Bebov: On the other hand, we have always been deeply rooted in our Bulgarian and Balkan environment, with excellent domestic and regional clients, alongside our international ones. Both aspects surely made us an interesting partner to have discussions with.
CEELM: What were the main selling points for both sides in your view? Why does this tie-up make sense for you and why does it for Eversheds?
Tsvetkova: As I said, for us, it was all about working in an international environment, with high standards of quality, access to interesting multi-country projects, and access to international expertise and learning. For Eversheds Sutherland, it was a matter of expanding to a new country in CEE.
CEELM: And what made Bulgaria particularly attractive?
Bebov: Bulgaria has been a sustainably growing economy for the past decade, and the legal business follows suit.
CEELM: As with any such tie-up, there’s always going to be downsides – from a loss of some degree of independence to some potential referral work going away. What were the main factors you considered and (a) why did you decide they are not important and (b) how did you plan to minimize their impact?
Tsvetkova: Of course, we considered eventual risks to our business, potentially losing referrals from other international law firms. But we have had discussions with many of them and the majority reacted positively.
Bebov: For many of them, our quality as lawyers and our knowledge of the local market will prevail over the normal concerns of how you work together on a project with a potential competitor somewhere else. It also helps that Eversheds Sutherland has a network structure of independent law firms.
I have to point out that our clients and business contacts also reacted very positively to the news.
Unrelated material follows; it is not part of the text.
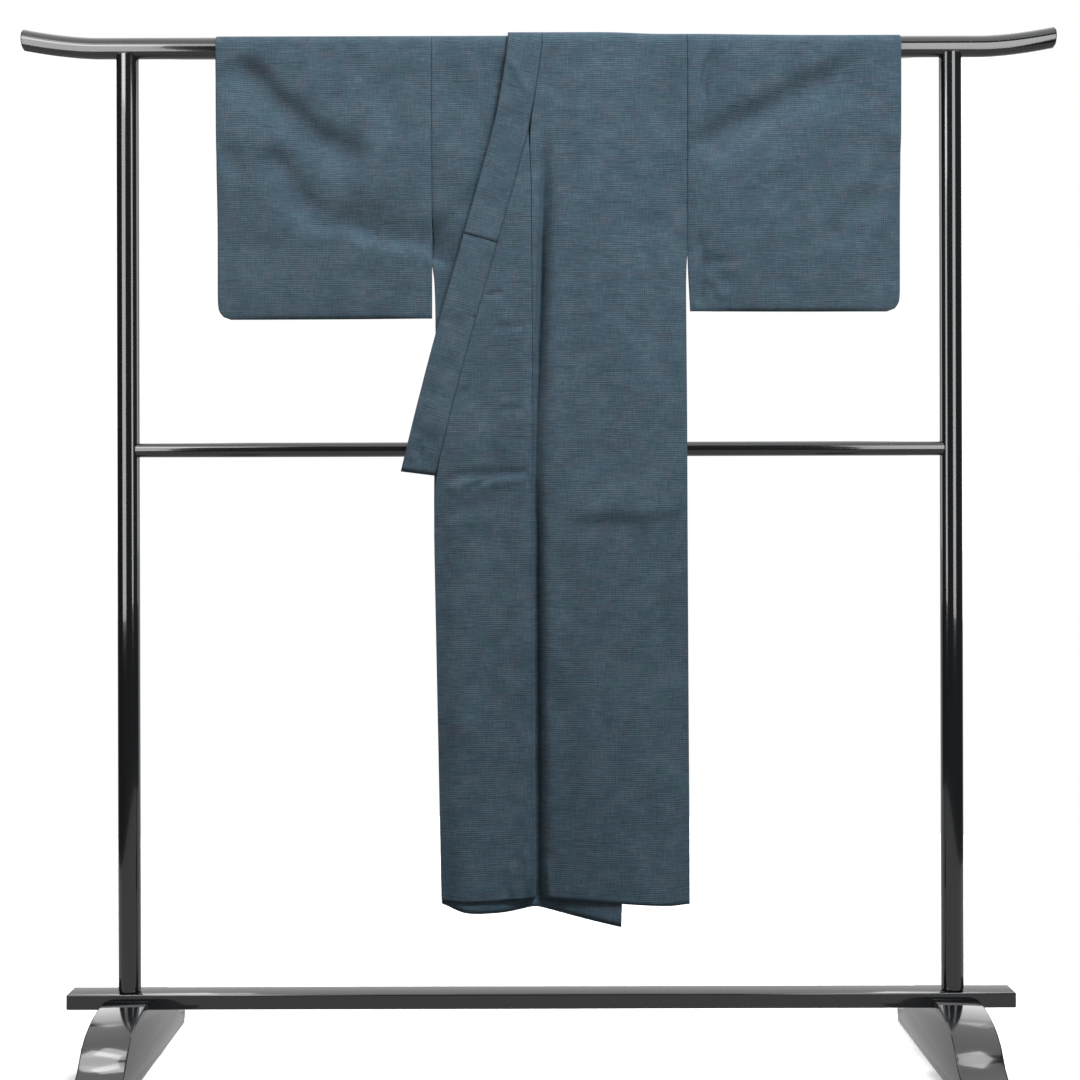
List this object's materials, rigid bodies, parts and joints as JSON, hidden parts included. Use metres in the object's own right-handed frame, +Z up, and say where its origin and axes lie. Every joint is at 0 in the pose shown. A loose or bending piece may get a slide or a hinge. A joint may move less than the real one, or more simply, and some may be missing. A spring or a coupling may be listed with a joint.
{
  "type": "tsumugi kimono on kimono rack",
  "caption": "Blue-grey checked tsumugi kimono, closed left over right, hung by its sleeves from the top bar of a black lacquered kimono rack.",
  "frame": {"origin": "on the floor, midway between the rack's two feet", "axes": "+Z up, +X towards the wearer's left along the top bar, +Y away from the viewer, through the closed front"},
  "size_m": [1.64, 0.45, 1.651],
  "materials": {
    "tsumugi": "matte slubbed silk with a fine darker and lighter check",
    "lacquer": "black gloss lacquer"
  },
  "bodies": {
    "root": {"left_front": "tsumugi", "right_front": "tsumugi", "left_back": "tsumugi", "right_back": "tsumugi", "left_overlap": "tsumugi", "right_overlap": "tsumugi", "collar": "tsumugi", "over_collar": "tsumugi", "left_sleeve": "tsumugi", "right_sleeve": "tsumugi", "top_bar": "lacquer", "left_post": "lacquer", "right_post": "lacquer", "middle_rail": "lacquer", "lower_beam": "lacquer", "left_foot": "lacquer", "right_foot": "lacquer"}
  },
  "joints": []
}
CEELM: How did the team members react to the news internally? What were the main concerns raised and how were their minds put at ease?
Tsvetkova: The team reacted very positively – for our staff to be a part of a global law firm in Bulgaria, with access to even more interesting clients and projects and with the opportunity to learn and get know-how from a wider team, is a big advantage. Of course, every change raises some concerns. But we have been very transparent and open in our communications, and our colleagues from Eversheds Sutherland invested a lot of time during the onboarding process – they did presentations on every aspect of teaming up and the new requirements and opportunities and made people feel like they are a part of the wider team. I have to say that the onboarding was fantastically organized.
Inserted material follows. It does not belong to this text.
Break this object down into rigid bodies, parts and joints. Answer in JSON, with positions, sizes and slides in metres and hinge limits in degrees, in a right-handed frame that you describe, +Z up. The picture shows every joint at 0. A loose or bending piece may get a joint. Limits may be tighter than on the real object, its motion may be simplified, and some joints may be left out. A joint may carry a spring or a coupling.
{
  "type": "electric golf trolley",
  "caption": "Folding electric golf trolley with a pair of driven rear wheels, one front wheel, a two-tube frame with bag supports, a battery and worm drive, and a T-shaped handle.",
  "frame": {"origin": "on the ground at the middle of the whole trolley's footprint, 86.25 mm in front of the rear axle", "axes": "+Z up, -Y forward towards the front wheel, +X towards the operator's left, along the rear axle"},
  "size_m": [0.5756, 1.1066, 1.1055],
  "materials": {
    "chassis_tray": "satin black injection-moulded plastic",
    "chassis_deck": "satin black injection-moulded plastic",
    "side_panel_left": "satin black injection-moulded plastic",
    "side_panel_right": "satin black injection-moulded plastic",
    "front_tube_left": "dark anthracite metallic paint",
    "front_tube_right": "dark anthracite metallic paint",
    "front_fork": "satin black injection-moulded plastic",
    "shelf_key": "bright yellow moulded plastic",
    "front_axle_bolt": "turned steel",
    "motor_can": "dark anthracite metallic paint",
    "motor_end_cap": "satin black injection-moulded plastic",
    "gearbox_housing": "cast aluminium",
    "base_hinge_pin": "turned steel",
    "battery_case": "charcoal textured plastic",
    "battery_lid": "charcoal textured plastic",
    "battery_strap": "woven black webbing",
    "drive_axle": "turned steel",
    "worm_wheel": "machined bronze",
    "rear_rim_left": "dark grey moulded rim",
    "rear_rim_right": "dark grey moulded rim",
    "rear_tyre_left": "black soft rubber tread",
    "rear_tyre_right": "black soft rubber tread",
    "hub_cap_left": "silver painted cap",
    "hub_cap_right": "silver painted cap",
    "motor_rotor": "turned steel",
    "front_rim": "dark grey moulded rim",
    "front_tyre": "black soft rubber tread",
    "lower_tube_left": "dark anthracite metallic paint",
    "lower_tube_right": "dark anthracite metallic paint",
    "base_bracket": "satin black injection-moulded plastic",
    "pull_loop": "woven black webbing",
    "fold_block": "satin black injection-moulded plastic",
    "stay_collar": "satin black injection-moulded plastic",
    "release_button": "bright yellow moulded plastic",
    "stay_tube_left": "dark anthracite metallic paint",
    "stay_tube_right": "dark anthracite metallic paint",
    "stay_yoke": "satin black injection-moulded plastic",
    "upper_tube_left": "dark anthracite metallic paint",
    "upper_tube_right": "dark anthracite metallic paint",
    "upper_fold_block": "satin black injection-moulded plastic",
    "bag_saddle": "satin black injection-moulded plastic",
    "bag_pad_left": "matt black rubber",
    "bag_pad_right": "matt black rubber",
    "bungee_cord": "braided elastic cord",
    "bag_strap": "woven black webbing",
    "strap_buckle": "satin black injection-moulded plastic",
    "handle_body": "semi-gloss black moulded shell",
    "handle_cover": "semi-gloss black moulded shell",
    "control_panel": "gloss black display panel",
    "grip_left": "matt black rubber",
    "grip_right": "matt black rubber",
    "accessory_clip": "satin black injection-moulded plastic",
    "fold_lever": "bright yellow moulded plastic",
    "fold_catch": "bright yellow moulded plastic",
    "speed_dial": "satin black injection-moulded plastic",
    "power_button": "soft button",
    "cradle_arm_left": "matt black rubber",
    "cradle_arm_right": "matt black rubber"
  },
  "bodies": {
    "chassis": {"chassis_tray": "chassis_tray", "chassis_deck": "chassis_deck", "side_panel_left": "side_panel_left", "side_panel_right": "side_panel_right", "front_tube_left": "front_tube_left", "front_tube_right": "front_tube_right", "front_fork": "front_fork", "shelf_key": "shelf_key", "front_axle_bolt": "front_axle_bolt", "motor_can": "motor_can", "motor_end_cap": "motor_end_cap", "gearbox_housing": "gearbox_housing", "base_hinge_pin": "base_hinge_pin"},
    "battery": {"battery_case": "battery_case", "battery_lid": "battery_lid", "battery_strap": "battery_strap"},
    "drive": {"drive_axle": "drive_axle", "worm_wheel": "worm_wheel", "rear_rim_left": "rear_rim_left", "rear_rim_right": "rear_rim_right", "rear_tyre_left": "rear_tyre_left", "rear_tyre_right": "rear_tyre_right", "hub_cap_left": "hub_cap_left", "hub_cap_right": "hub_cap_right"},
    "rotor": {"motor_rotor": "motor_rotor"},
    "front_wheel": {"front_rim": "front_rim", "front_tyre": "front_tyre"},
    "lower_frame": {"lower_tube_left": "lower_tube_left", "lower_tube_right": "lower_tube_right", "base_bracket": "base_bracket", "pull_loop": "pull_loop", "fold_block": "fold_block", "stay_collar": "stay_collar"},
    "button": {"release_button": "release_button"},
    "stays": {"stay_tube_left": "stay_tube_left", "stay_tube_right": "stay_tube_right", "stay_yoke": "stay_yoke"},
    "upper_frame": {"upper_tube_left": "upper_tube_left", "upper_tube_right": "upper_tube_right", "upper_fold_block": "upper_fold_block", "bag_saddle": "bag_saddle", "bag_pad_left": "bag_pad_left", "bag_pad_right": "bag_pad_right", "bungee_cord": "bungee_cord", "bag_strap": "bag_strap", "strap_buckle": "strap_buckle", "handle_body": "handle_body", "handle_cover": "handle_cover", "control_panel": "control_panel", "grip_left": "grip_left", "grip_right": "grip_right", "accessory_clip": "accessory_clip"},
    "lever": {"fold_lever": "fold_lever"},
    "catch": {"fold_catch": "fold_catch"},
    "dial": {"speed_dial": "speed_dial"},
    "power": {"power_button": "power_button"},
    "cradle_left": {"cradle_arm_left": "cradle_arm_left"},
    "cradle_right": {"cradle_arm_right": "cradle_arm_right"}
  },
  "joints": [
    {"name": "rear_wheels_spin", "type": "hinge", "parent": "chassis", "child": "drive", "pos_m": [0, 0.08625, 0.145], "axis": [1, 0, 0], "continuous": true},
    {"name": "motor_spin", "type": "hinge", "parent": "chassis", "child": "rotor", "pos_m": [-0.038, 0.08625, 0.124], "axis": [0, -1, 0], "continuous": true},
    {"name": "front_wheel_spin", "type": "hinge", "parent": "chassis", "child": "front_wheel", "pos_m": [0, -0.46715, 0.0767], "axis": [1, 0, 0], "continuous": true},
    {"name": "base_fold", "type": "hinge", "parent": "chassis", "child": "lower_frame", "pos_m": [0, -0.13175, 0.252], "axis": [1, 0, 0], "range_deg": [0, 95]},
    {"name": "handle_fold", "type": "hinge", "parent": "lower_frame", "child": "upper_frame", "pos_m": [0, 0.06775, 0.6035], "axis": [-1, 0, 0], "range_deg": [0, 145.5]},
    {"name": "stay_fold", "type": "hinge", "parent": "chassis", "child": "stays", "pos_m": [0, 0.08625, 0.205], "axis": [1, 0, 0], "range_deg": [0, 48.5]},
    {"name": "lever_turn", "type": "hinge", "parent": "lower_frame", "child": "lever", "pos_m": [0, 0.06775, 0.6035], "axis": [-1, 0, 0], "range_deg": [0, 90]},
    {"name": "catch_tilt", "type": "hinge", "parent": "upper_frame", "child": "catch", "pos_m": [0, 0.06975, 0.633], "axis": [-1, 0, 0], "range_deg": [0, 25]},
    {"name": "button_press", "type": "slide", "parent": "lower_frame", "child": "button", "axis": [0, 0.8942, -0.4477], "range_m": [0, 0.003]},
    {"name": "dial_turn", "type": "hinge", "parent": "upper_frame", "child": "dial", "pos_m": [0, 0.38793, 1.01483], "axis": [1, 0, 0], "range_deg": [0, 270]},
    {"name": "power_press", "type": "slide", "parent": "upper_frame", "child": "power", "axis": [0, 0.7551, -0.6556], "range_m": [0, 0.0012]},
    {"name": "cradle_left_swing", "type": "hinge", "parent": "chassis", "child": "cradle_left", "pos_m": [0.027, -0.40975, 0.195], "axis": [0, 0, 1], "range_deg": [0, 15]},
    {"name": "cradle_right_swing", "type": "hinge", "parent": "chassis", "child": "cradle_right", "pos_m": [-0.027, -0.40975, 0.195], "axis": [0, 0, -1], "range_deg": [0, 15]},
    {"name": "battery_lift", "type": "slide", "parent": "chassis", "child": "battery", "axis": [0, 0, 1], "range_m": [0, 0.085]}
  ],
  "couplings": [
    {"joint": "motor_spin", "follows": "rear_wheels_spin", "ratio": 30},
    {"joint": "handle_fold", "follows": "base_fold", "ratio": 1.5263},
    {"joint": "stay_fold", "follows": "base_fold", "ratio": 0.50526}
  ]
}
CEELM: What about the local bar association(s)? How open are they to such moves and what are the main, if any, barriers currently in place that had to be overcome?
Bebov: Bulgaria’s Bar, and the Sofia Bar Association in our case, are well-functioning self-governing organizations. We believe that the legal profession in Bulgaria is maintaining a high stature and Bulgarian lawyers hold high values, and of course, the legal profession is also changing and adapting to Bulgaria’s status of an open economy, which evolves continuously. Also, we have had on the Bulgarian market, for many years, quite a few international players or groupings, so we are not unique in this respect. Importantly, we continue to view ourselves proudly as part of the legal profession in Bulgaria.
CEELM: The announcement went out and the firm is now officially a part of the Eversheds family. What are the next steps in your ongoing integration efforts?
Tsvetkova: To continue to provide high-quality services to our clients, to be an active member of the network, and to grow Eversheds Sutherland’s client base.
CEELM: What will be the biggest challenge and what are you most excited about going forward?
Bebov: The biggest challenge will be overcoming the context of the current economic situation in Europe and worldwide.
Tsvetkova: We are excited to be a part of a global network, we are eager to meet our new colleagues and to actively contribute, based on our history and track record, to the growth of the network and its client base.
CEELM: Looking at the overall Bulgarian market, do you believe there is a business case for further internationals to contemplate entering the market? And why?
Bebov: The market is growing but it is hard to opine on the pace of this growth, especially having in mind all the negative global developments since 2020. As part of this market, we will be welcoming all developments that make it more sophisticated, more ethical, and more advanced.